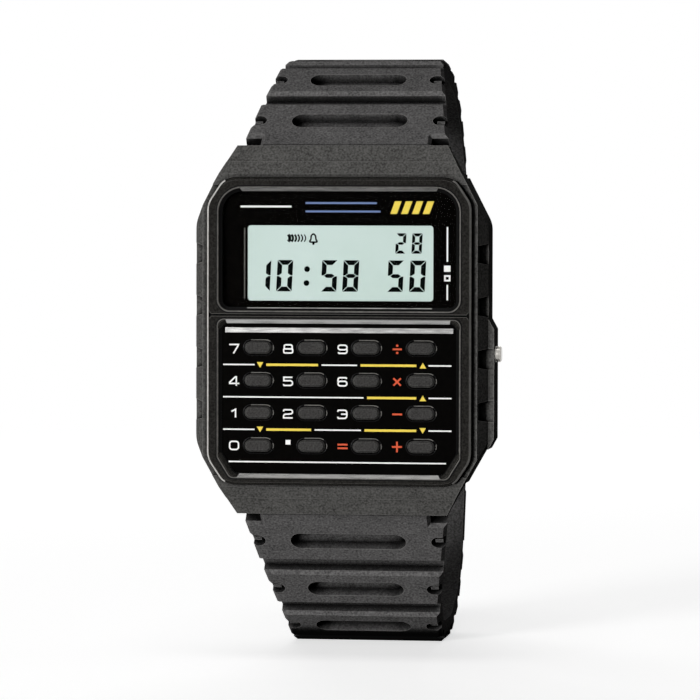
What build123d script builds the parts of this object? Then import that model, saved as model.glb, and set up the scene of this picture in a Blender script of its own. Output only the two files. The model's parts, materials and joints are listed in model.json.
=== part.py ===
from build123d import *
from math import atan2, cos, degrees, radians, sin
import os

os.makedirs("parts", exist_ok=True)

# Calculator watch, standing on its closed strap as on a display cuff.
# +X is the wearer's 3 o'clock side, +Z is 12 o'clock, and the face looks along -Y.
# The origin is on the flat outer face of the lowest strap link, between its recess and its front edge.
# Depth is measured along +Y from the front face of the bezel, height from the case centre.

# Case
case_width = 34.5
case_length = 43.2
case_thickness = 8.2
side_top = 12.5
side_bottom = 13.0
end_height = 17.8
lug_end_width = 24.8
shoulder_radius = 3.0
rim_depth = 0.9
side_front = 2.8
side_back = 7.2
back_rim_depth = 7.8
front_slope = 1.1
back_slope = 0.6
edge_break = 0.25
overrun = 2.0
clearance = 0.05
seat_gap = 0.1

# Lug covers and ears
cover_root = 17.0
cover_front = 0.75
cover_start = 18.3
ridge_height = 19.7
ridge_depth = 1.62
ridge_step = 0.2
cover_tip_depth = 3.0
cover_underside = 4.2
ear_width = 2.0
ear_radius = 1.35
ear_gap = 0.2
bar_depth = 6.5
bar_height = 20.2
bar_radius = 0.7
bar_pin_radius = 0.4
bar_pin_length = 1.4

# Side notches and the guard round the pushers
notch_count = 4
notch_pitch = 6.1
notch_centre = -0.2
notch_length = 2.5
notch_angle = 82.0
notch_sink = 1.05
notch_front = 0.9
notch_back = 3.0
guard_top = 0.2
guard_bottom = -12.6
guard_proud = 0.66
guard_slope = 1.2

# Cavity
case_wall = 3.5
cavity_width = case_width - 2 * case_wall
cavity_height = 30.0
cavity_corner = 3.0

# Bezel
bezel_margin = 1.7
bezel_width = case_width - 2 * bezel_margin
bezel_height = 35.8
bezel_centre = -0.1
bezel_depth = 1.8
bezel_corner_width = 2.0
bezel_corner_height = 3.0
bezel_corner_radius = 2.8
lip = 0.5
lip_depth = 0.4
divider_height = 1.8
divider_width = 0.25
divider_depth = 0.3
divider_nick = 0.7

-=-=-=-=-

**TASK OBJECTIVE**
Include the first line, the line containing "bar_pin_length = 1.4", and every line between them, copied exactly from the material above; output no other line.

**SOLUTION FOR THIS EXERCISE**
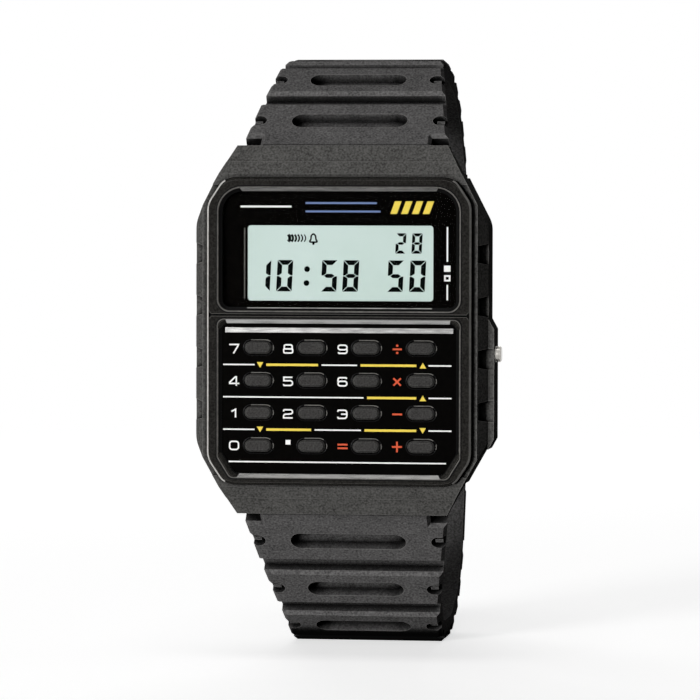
What build123d script builds the parts of this object? Then import that model, saved as model.glb, and set up the scene of this picture in a Blender script of its own. Output only the two files. The model's parts, materials and joints are listed in model.json.
=== part.py ===
from build123d import *
from math import atan2, cos, degrees, radians, sin
import os

os.makedirs("parts", exist_ok=True)

# Calculator watch, standing on its closed strap as on a display cuff.
# +X is the wearer's 3 o'clock side, +Z is 12 o'clock, and the face looks along -Y.
# The origin is on the flat outer face of the lowest strap link, between its recess and its front edge.
# Depth is measured along +Y from the front face of the bezel, height from the case centre.

# Case
case_width = 34.5
case_length = 43.2
case_thickness = 8.2
side_top = 12.5
side_bottom = 13.0
end_height = 17.8
lug_end_width = 24.8
shoulder_radius = 3.0
rim_depth = 0.9
side_front = 2.8
side_back = 7.2
back_rim_depth = 7.8
front_slope = 1.1
back_slope = 0.6
edge_break = 0.25
overrun = 2.0
clearance = 0.05
seat_gap = 0.1

# Lug covers and ears
cover_root = 17.0
cover_front = 0.75
cover_start = 18.3
ridge_height = 19.7
ridge_depth = 1.62
ridge_step = 0.2
cover_tip_depth = 3.0
cover_underside = 4.2
ear_width = 2.0
ear_radius = 1.35
ear_gap = 0.2
bar_depth = 6.5
bar_height = 20.2
bar_radius = 0.7
bar_pin_radius = 0.4
bar_pin_length = 1.4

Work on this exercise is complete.